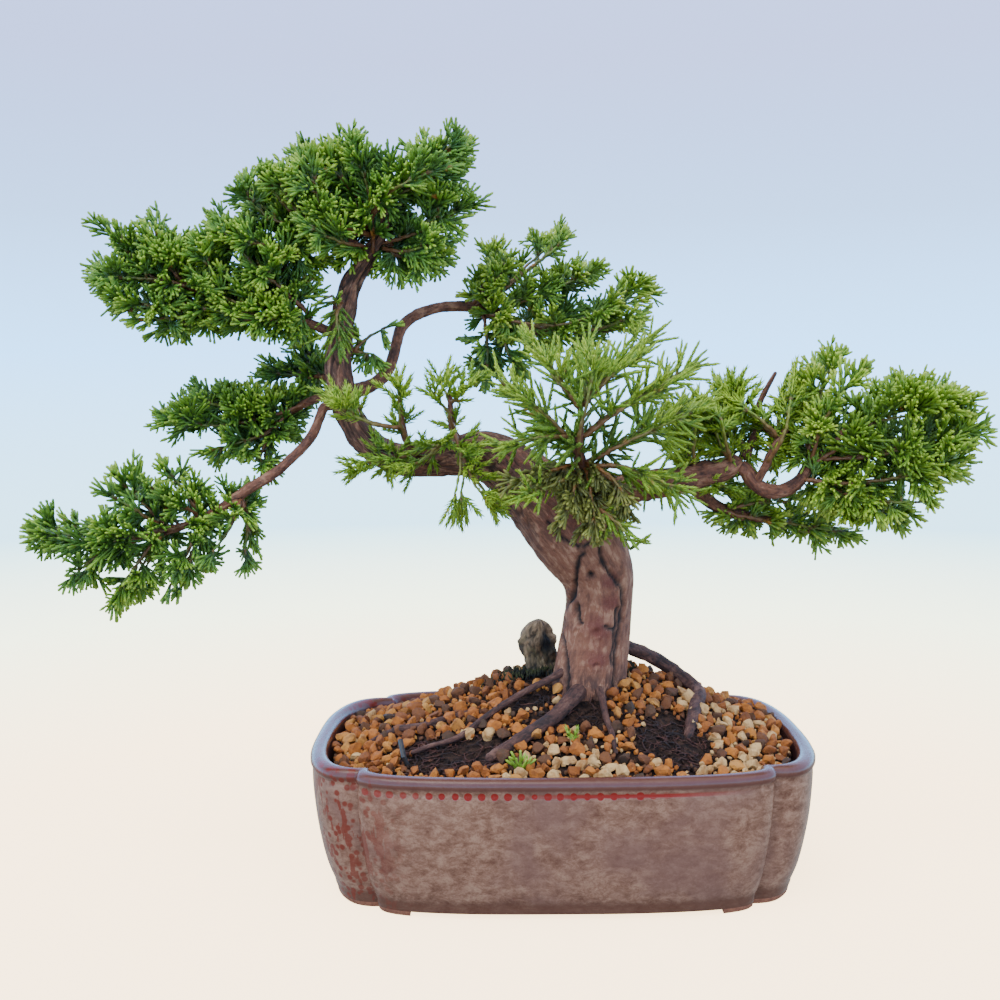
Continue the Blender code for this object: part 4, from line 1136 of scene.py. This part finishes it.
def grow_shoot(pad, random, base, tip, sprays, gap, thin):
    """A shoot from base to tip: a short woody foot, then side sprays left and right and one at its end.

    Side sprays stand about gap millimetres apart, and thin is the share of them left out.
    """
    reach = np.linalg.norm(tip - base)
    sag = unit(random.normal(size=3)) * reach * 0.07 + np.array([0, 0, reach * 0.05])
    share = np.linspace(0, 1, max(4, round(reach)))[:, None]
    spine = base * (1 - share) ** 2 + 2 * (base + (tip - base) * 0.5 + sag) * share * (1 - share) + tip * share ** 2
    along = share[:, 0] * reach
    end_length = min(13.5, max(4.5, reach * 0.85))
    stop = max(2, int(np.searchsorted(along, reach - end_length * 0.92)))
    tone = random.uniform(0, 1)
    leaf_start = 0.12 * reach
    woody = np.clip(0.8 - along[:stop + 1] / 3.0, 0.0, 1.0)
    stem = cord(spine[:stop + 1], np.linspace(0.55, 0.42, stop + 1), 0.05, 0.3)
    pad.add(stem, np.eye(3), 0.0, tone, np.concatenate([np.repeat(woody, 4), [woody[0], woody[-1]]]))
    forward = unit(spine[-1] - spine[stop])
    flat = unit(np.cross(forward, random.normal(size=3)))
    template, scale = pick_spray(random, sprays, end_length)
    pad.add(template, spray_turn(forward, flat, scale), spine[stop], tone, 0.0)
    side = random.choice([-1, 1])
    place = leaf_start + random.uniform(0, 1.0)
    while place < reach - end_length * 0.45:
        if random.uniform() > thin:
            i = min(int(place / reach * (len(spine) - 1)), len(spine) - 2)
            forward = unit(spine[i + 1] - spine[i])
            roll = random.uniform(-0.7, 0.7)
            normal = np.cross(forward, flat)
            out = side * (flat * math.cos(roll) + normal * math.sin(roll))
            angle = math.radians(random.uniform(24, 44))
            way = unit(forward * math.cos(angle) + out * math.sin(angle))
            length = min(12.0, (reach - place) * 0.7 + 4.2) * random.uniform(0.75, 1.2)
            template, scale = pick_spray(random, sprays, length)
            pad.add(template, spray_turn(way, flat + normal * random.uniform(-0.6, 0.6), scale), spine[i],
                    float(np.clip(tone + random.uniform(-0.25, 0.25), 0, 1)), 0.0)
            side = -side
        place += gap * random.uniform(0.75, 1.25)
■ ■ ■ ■
Short task: Copy out the full listing exactly.

Task result:
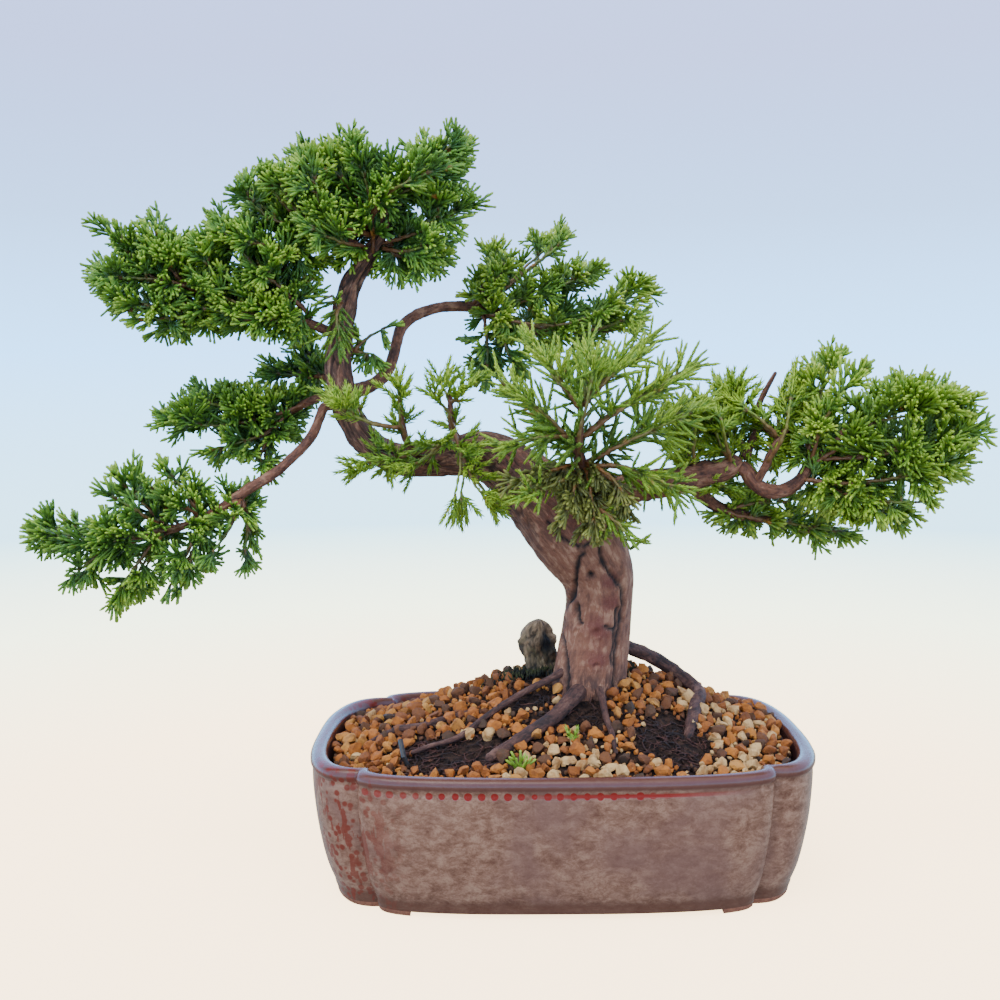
Continue the Blender code for this object: part 4, from line 1136 of scene.py. This part finishes it.
def grow_shoot(pad, random, base, tip, sprays, gap, thin):
    """A shoot from base to tip: a short woody foot, then side sprays left and right and one at its end.

    Side sprays stand about gap millimetres apart, and thin is the share of them left out.
    """
    reach = np.linalg.norm(tip - base)
    sag = unit(random.normal(size=3)) * reach * 0.07 + np.array([0, 0, reach * 0.05])
    share = np.linspace(0, 1, max(4, round(reach)))[:, None]
    spine = base * (1 - share) ** 2 + 2 * (base + (tip - base) * 0.5 + sag) * share * (1 - share) + tip * share ** 2
    along = share[:, 0] * reach
    end_length = min(13.5, max(4.5, reach * 0.85))
    stop = max(2, int(np.searchsorted(along, reach - end_length * 0.92)))
    tone = random.uniform(0, 1)
    leaf_start = 0.12 * reach
    woody = np.clip(0.8 - along[:stop + 1] / 3.0, 0.0, 1.0)
    stem = cord(spine[:stop + 1], np.linspace(0.55, 0.42, stop + 1), 0.05, 0.3)
    pad.add(stem, np.eye(3), 0.0, tone, np.concatenate([np.repeat(woody, 4), [woody[0], woody[-1]]]))
    forward = unit(spine[-1] - spine[stop])
    flat = unit(np.cross(forward, random.normal(size=3)))
    template, scale = pick_spray(random, sprays, end_length)
    pad.add(template, spray_turn(forward, flat, scale), spine[stop], tone, 0.0)
    side = random.choice([-1, 1])
    place = leaf_start + random.uniform(0, 1.0)
    while place < reach - end_length * 0.45:
        if random.uniform() > thin:
            i = min(int(place / reach * (len(spine) - 1)), len(spine) - 2)
            forward = unit(spine[i + 1] - spine[i])
            roll = random.uniform(-0.7, 0.7)
            normal = np.cross(forward, flat)
            out = side * (flat * math.cos(roll) + normal * math.sin(roll))
            angle = math.radians(random.uniform(24, 44))
            way = unit(forward * math.cos(angle) + out * math.sin(angle))
            length = min(12.0, (reach - place) * 0.7 + 4.2) * random.uniform(0.75, 1.2)
            template, scale = pick_spray(random, sprays, length)
            pad.add(template, spray_turn(way, flat + normal * random.uniform(-0.6, 0.6), scale), spine[i],
                    float(np.clip(tone + random.uniform(-0.25, 0.25), 0, 1)), 0.0)
            side = -side
        place += gap * random.uniform(0.75, 1.25)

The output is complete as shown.